Ein heutiger Garten sei eben eine fachlich gestaltete Landschaft. Ein Produkt der Natur und der Kultur. Denn die Natur – so schrieb die Fachzeitung “der Gartenbau” unlängst – sei als Grundlage für unser Überleben notwendig aber noch nicht hinreichend. “Der Mensch will nicht nur existentiell, sondern auch lebenswert und gut überleben.”

swissinfo, Urs Maurer

Der Beruf der Zierpflanzengärtnerin dauert in der Gartenbauschule Niederlenz zwei Jahre. Anschliessend folgt ein Praktikum in einer Gärtnerei.

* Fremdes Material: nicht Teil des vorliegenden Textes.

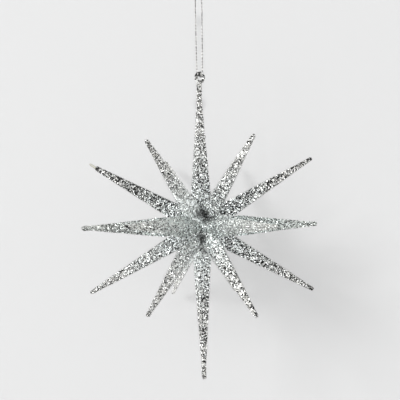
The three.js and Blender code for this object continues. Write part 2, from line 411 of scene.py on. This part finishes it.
verts, faces = [], []
for offset, tail in (
    ((-0.42, 0.3), [(-0.65, -0.05, 4.2), (-1.25, -0.12, 5.6), (-2.0, -0.2, 7.0)]),
    ((0.42, -0.3), [(0.7, 0.1, 4.0), (1.35, 0.16, 5.2), (2.05, 0.2, 6.3)]),
):
    knot_path, _ = resample(knot_strand(offset, tail), 0.16 * MM)
    v, f = plies(knot_path, CORD_D, 3.2 * MM, 0.17 * MM)
    faces += [tuple(i + len(verts) for i in face) for face in f]
    verts += v
knot = new_object("silver_knot", verts, faces, smooth=True)
knot.data.materials.append(THREAD)
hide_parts("cord_knot")
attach(knot, "hanger")

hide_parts("hanging_cord")
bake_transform(cord)


# ------------------------------------------------------------------ the glitter coat
GRAIN = 0.40 * MM
# share of light, contrast and grain of each ray's coat, which is laid by hand and never quite even. The near and far
# shares, side and lean also carry painted light and shade, set ray by ray to how the light falls on each, and the tints
# on the middle rays carry on the painted cool reflection of the middle
COAT_TONE_AND_PAINTED_LIGHT = {
    "hub_core": dict(near=0.56, far=0.56),
    "ray_top": dict(near=0.52, far=0.52, side=(0.05, 0.0, 0.0), size=0.47),
    "ray_bottom": dict(near=0.67, far=0.46, size=0.47),
    "ray_upper_left": dict(near=0.39, far=0.31, dark=0.04, lean=(-15.0, 0.0, -26.0), size=0.45),
    "ray_upper_right": dict(near=0.45, far=0.46, lean=(8.0, 0.0, -14.0), size=0.46),
    "ray_lower_left": dict(near=0.44, far=0.42, dark=0.07, size=0.39),
    "ray_lower_right": dict(near=0.44, far=0.44, lean=(8.0, 0.0, 14.0), size=0.46),
    "ray_mid_left": dict(near=0.58, far=0.37, dark=0.05, floor=(0.0, 0.16), side=(0.0, 0.0, 0.03), tint=(0.972, 1.0, 0.988)),
    "ray_mid_right": dict(near=0.57, far=0.53, dark=0.05, side=(0.0, 0.0, -0.03), size=0.41, tint=(0.955, 1.0, 0.988)),
    "ray_upper_front_left": dict(near=0.90, far=0.56, dark=0.04, side=(0.10, 0.0, 0.09)),
    "ray_upper_front_right": dict(near=0.44, far=0.56, dark=0.08, size=0.39),
    "ray_lower_front_left": dict(near=0.55, far=0.53, dark=0.06, size=0.38),
    "ray_lower_front_right": dict(near=0.66, far=0.50, size=0.42),
    "ray_mid_front_left": dict(near=0.66, far=0.62, dark=0.03, tint=(0.985, 1.0, 0.99)),
    # the back rays' shares are raised, painted light where less light reaches the back
    "ray_upper_back_left": dict(near=0.72, far=0.70), "ray_upper_back_right": dict(near=0.72, far=0.70),
    "ray_lower_back_left": dict(near=0.74, far=0.72), "ray_lower_back_right": dict(near=0.74, far=0.72),
    "ray_mid_back_left": dict(near=0.76, far=0.72), "ray_mid_back_right": dict(near=0.76, far=0.72),
    "ray_mid_front_right": dict(near=0.41, far=0.46, dark=0.10, floor=(0.24, 0.40), glint=0.76, size=0.36, tint=(0.982, 1.0, 0.992)),
}


BARE_TIP = Vector((-59.1, 0.0, 34.0)) * MM  # from the star's centre
BARE_LENGTH, BARE_WAY = BARE_TIP.length, BARE_TIP.normalized()


def coat(node, rng):
    """The node's own surface, remade as overlapping flake-sized facets."""
    source = NODES[node]
    o = source.copy()
    o.data = source.data.copy()
    for k in [k for k in o.keys() if k.startswith("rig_")]:
        del o[k]
    o.parent = None
    o.matrix_world = Matrix.Identity(4)
    o.name = node + "_coat"
    scene.collection.objects.link(o)
    o.hide_set(False)
    o.hide_render = False
    bm = bmesh.new()
    bm.from_mesh(o.data)
    bmesh.ops.remove_doubles(bm, verts=bm.verts, dist=1e-7)
    if node == "ray_upper_left":
        # the coat ends where the moulding stands bare
        cut = bmesh.ops.bisect_plane(bm, geom=bm.verts[:] + bm.edges[:] + bm.faces[:], dist=1e-7, plane_co=STAR + BARE_WAY * (BARE_LENGTH - 3.75 * MM), plane_no=BARE_WAY, clear_outer=True)
        bmesh.ops.holes_fill(bm, edges=[e for e in cut["geom_cut"] if isinstance(e, bmesh.types.BMEdge)], sides=0)
    bm.to_mesh(o.data)
    bm.free()
    mod = o.modifiers.new("remesh", "REMESH")
    mod.mode = "VOXEL"
    mod.voxel_size = GRAIN
    mod.adaptivity = 0
    dg = bpy.context.evaluated_depsgraph_get()
    mesh = bpy.data.meshes.new_from_object(o.evaluated_get(dg))
    o.modifiers.clear()
    old = o.data
    o.data = mesh
    bpy.data.meshes.remove(old)
    mesh.name = node + "_coat"
    n = len(mesh.vertices)
    co = np.zeros(n * 3)
    mesh.vertices.foreach_get("co", co)
    co = co.reshape(-1, 3)
    no = np.zeros(n * 3)
    mesh.vertices.foreach_get("normal", no)
    no = no.reshape(-1, 3)
    jitter = rng.normal(0, 1, (n, 3))
    jitter -= no * (jitter * no).sum(1)[:, None]
    middle = np.clip(1 - (np.linalg.norm(co - np.array(STAR), axis=1) / MM - 16.0) / 5.0, 0, 1)
    out = rng.normal(0.03, 0.075, n) + 0.14 * middle
    out += np.where(rng.random(n) < 0.10, rng.uniform(0.05, 0.22, n), 0.0)
    co = co + no * (out * MM)[:, None] + jitter * 0.085 * MM
    mesh.vertices.foreach_set("co", co.ravel())
    bm = bmesh.new()
    bm.from_mesh(mesh)
    bmesh.ops.triangulate(bm, faces=bm.faces, quad_method="SHORT_EDGE")
    bm.to_mesh(mesh)
    bm.free()
    mesh.polygons.foreach_set("use_smooth", [False] * len(mesh.polygons))
    mesh.materials.clear()
    mesh.update()
    return o


rng = np.random.default_rng(20)
star_nodes = [n for n in NODES if n.startswith("ray_") or n == "hub_core"]
for i, node in enumerate(sorted(star_nodes)):
    o = coat(node, rng)
    reach = max((v.co - STAR).length for v in o.data.vertices)
    o.data.materials.append(glitter(node + "_glitter", i + 1, reach=reach, **COAT_TONE_AND_PAINTED_LIGHT.get(node, {})))
    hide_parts(node)
    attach(o, "star")


# the last few millimetres of the upper left ray stand bare, a little bent
n = 22
bare_line = [
    STAR + BARE_WAY * (BARE_LENGTH - (5.4 - 5.5 * t) * MM) + Vector((0, 0, 1)) * (0.30 * t * t * MM) for t in np.linspace(0, 1, n)
]
bare_r = np.array([0.78 - 0.20 * t for t in np.linspace(0, 1, n)])
bare_r[-3:] = [0.55, 0.46, 0.26]
bare_r *= 1 + 0.04 * np.sin(np.arange(n) * 1.7)
verts, faces = tube(np.array([tuple(p) for p in bare_line]), bare_r * MM, 18)
bare = new_object("bare_tip", verts, faces, smooth=True)
bare.data.materials.append(bare_plastic())
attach(bare, "star")

# ------------------------------------------------------------------ stage and light
def paint(name, low, high):
    m, nt, bsdf = node_tree(name)
    coord = nt.nodes.new("ShaderNodeTexCoord")
    noise = nt.nodes.new("ShaderNodeTexNoise")
    noise.inputs["Scale"].default_value = 4.0
    nt.links.new(coord.outputs["Object"], noise.inputs["Vector"])
    nt.links.new(mix_colour(nt, noise.outputs[0], low, high), bsdf.inputs["Base Color"])
    bsdf.inputs["Roughness"].default_value = 0.95
    bsdf.inputs["Specular IOR Level"].default_value = 0.05
    return m, nt, bsdf


def stage():
    # a pale wall right behind the back tips, open from behind so that the back can be looked at
    far, y, floor_z = 3.0, 60.0 * MM, -0.46
    o = new_object("wall", [(-far, y, floor_z), (far, y, floor_z), (far, y, far), (-far, y, far)], [(0, 1, 2, 3)])
    m, nt, bsdf = paint("wall_paint", (0.410, 0.410, 0.410), (0.418, 0.418, 0.418))
    clear = nt.nodes.new("ShaderNodeBsdfTransparent")
    geo = nt.nodes.new("ShaderNodeNewGeometry")
    mix = nt.nodes.new("ShaderNodeMixShader")
    nt.links.new(geo.outputs["Backfacing"], mix.inputs[0])
    nt.links.new(bsdf.outputs[0], mix.inputs[1])
    nt.links.new(clear.outputs[0], mix.inputs[2])
    nt.links.new(mix.outputs[0], nt.nodes["Material Output"].inputs[0])
    o.data.materials.append(m)
    floor = new_object("floor", [(-far, -far, floor_z), (far, -far, floor_z), (far, far, floor_z), (-far, far, floor_z)], [(0, 1, 2, 3)])
    floor.data.materials.append(paint("floor_paint", (0.61, 0.61, 0.61), (0.63, 0.63, 0.63))[0])


stage()

world = bpy.data.worlds.new("world")
scene.world = world
world.use_nodes = True
bg = world.node_tree.nodes["Background"]
bg.inputs[0].default_value = (0.99, 0.995, 1.0, 1)
bg.inputs[1].default_value = 0.85


def area(name, way, distance, size, power, colour=(1, 1, 1)):
    place = STAR + Vector(way).normalized() * distance
    data = bpy.data.lights.new(name, "AREA")
    data.shape = "DISK"
    data.size = size
    data.energy = power
    data.color = colour
    o = bpy.data.objects.new(name, data)
    scene.collection.objects.link(o)
    o.location = place
    o.rotation_euler = (STAR - place).to_track_quat("-Z", "Y").to_euler()
    return o


# the window: left, above and in front, wide enough that the shadow on the wall stays soft
area("window", (-64, -60, 40), 8.0, 2.4, 378.0)
# a smaller lamp nearer the camera, whose thin shadows lie just right of the upright rays
area("lamp", (-40, -60, 18), 2.6, 0.20, 4.0)
# the room's light from round the camera, whose shadows the star hides
area("room", (0, -1, 0), 6.0, 0.48, 282.0)

scene.view_settings.view_transform = "Standard"
scene.view_settings.look = "None"
scene.view_settings.exposure = 0.0
scene.view_settings.gamma = 1.0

Zierpflanzengärtner- und –gärtnerinnen vermehren, beobachten und pflegen einheimische und exotische Blatt- und Blütenpflanzen. Sie planen und bepflanzen Rabatte mit Wechselflor.

Weiter ernten und bereiten Zierpflanzengärtner- und –gärtnerinnen Schnittblumen im optimalen Stadium auf. Zu ihrer Arbeit gehört auch die Beratung der Kundschaft und der Verkauf von Pflanzen.

Ausserdem müssen sie mit Klimacomputern, Bodenfräse, Topfmaschine, Düngermischer und Registrierkasse umgehen können.

Die Schweizerische Gartenbauschule Niederlenz feiert ihr 100-Jahr-Jubiläum.

Das Jubiläumsjahr startet mit dem offiziellen Festakt am 6. Mai.

Die Tore der Gartenbauschule sind am 6. und 7. Mai für eine Besichtigung offen.